WALKING BY THE SPIRIT
AS THE ESSENCE OF OUR LIFE
AND AS THE PATH FOR OUR WAY

Scripture Reading: Gal. 5:16, 18, 22-25

Colossians and Galatians are two books in the New Testament which reveal that Christ is life and everything to us. Colossians deals with culture, and Galatians, with the law given through Moses and the religion formed according to this law. Both the culture devised by man and the law given by God have been used by Satan to frustrate God’s chosen people from experiencing Christ and enjoying Him. God’s intention is to dispense Himself as the Triune God, the Father, the Son, and the Spirit, into our being so that He and we may be organically one. If we are organically one with the Triune God, He will be our life, and we shall be His living. Thus, God’s ultimate intention in the universe is to dispense Himself into His people that they may have one life and one living with Him. Because Satan utilizes culture and the law to frustrate us from experiencing the Spirit as the ultimate realization of the Triune God, the books of Colossians and Galatians are very important.

THE SON OF GOD
VERSUS RELIGION AND TRADITION

The book of Galatians is composed in a very particular way. In chapter one we see that the Son of God is versus the very religion formed and established according to the law given by God. In 1:16 Paul indicates that the Son of God has been revealed in us. The Son of God is not merely an object of our belief apart from us; He is the One who has been revealed to us subjectively and has become one with us. The dear Son of God who has been revealed in us and who is now one with us is versus religion with all its traditions. God’s intention is that religion and tradition must go and that only the Son of God remain.
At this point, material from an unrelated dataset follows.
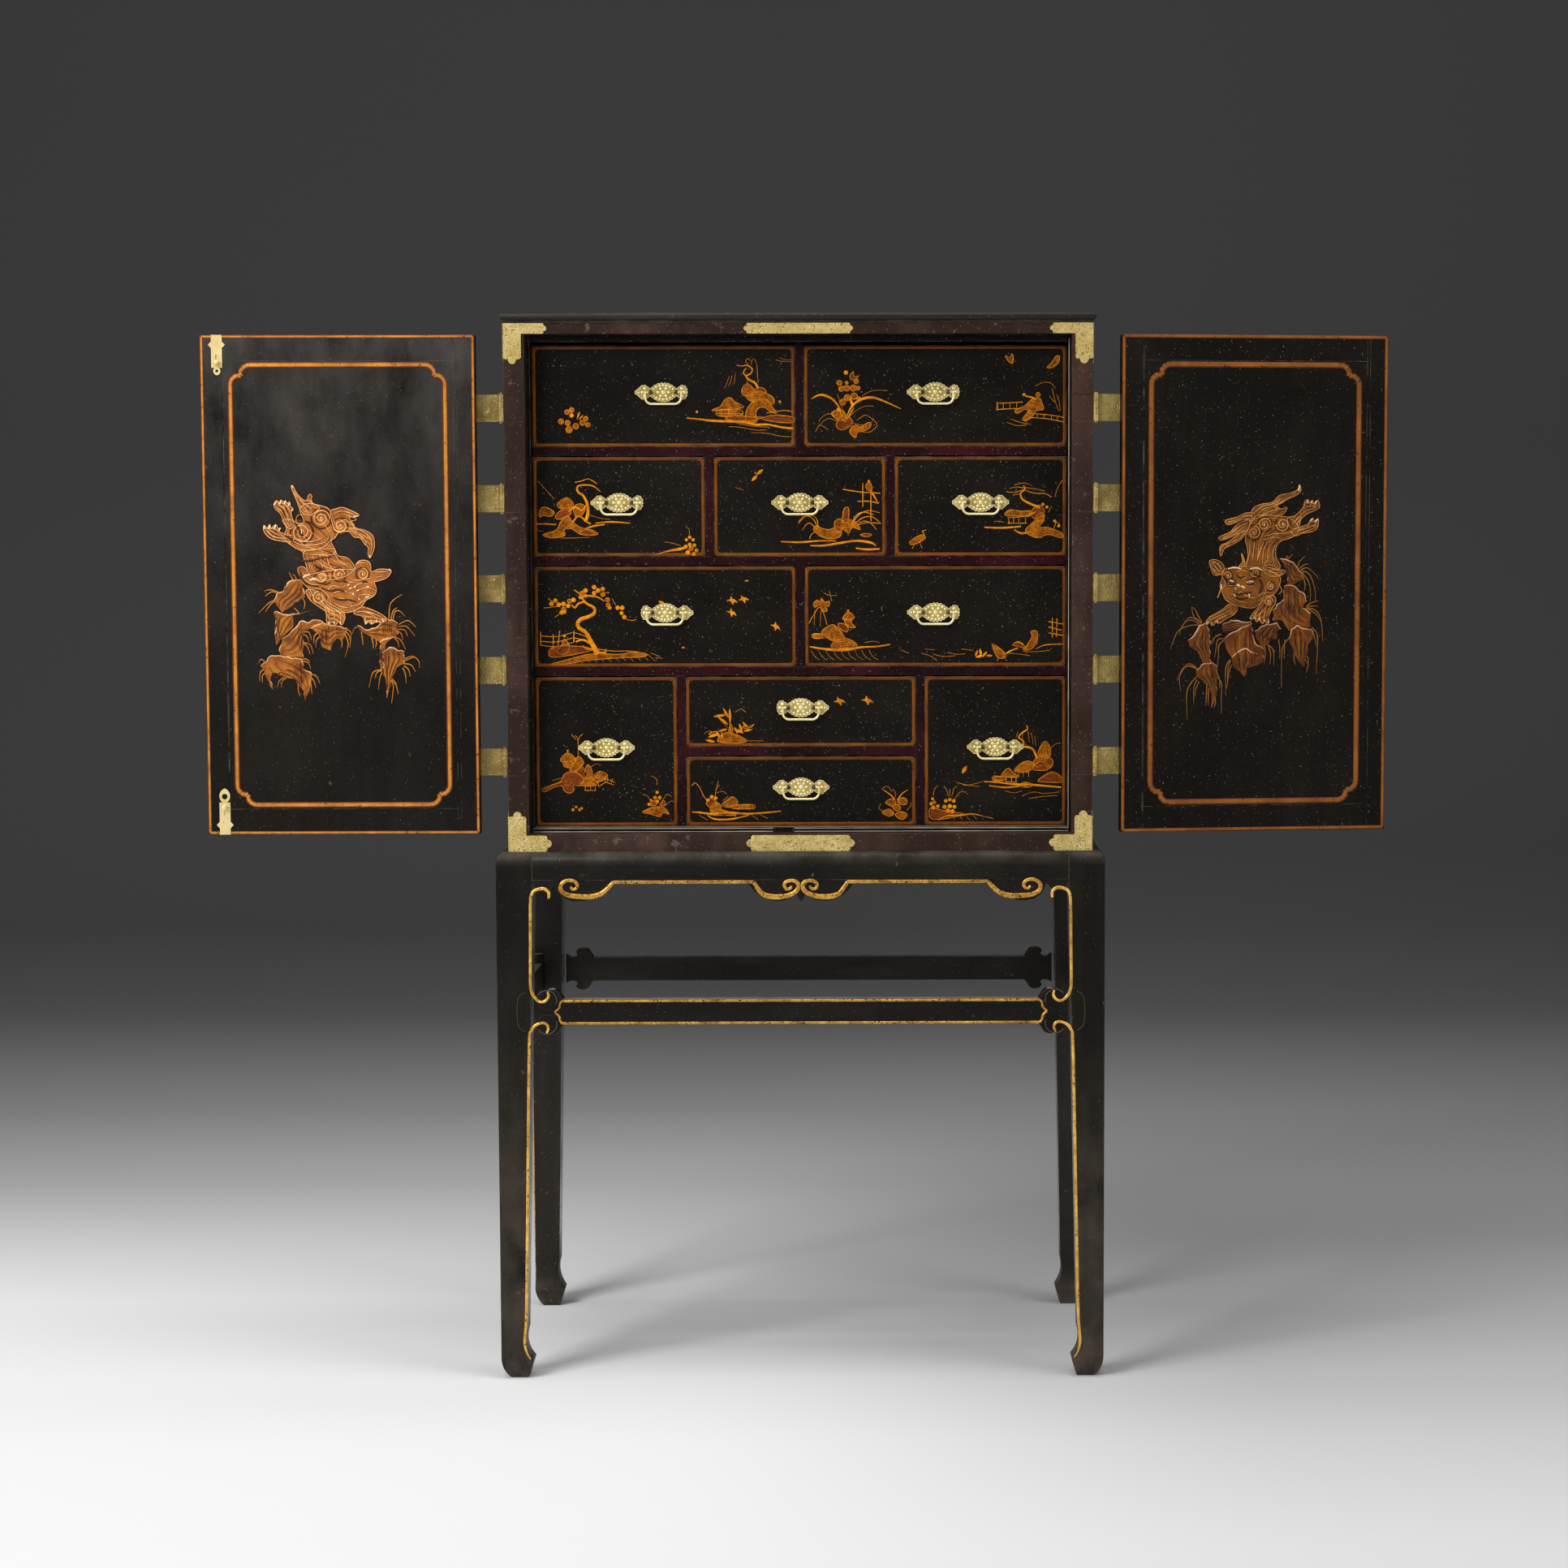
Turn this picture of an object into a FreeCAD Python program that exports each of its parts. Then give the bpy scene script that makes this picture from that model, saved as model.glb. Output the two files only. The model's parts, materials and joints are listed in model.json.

However, today’s Judaism and Christianity are filled with religion and tradition. Not much of the Son of God can be seen either in Catholicism or in the denominations. We are still surrounded by religion and tradition. I do not have the confidence that religion with all its traditions has been fully removed from us in the Lord’s recovery. Do not think that because you have been in the church life for a period of time you have no religion or tradition, but only Christ, the Son of God. I do not have the assurance that only Christ is in us and that we are free from all religion and tradition.

When Peter, James, and John witnessed the transfiguration of the Lord Jesus on the mountain, Peter made the foolish suggestion that they build three tabernacles, one for Jesus, one for Moses, and one for Elijah. Suddenly a voice from heaven declared, “This is My beloved Son, in Whom I delight; hear Him!” (Matt. 17:5). When the disciples lifted up their eyes, “They saw no one except Jesus Himself alone” (v. 8). Their experience on the mount of transfiguration illustrates what Paul is saying in the first chapter of Galatians. Just as Moses and Elijah had to give way to Christ, the beloved Son of God, so religion and tradition must be set aside, and only the Son of God should remain.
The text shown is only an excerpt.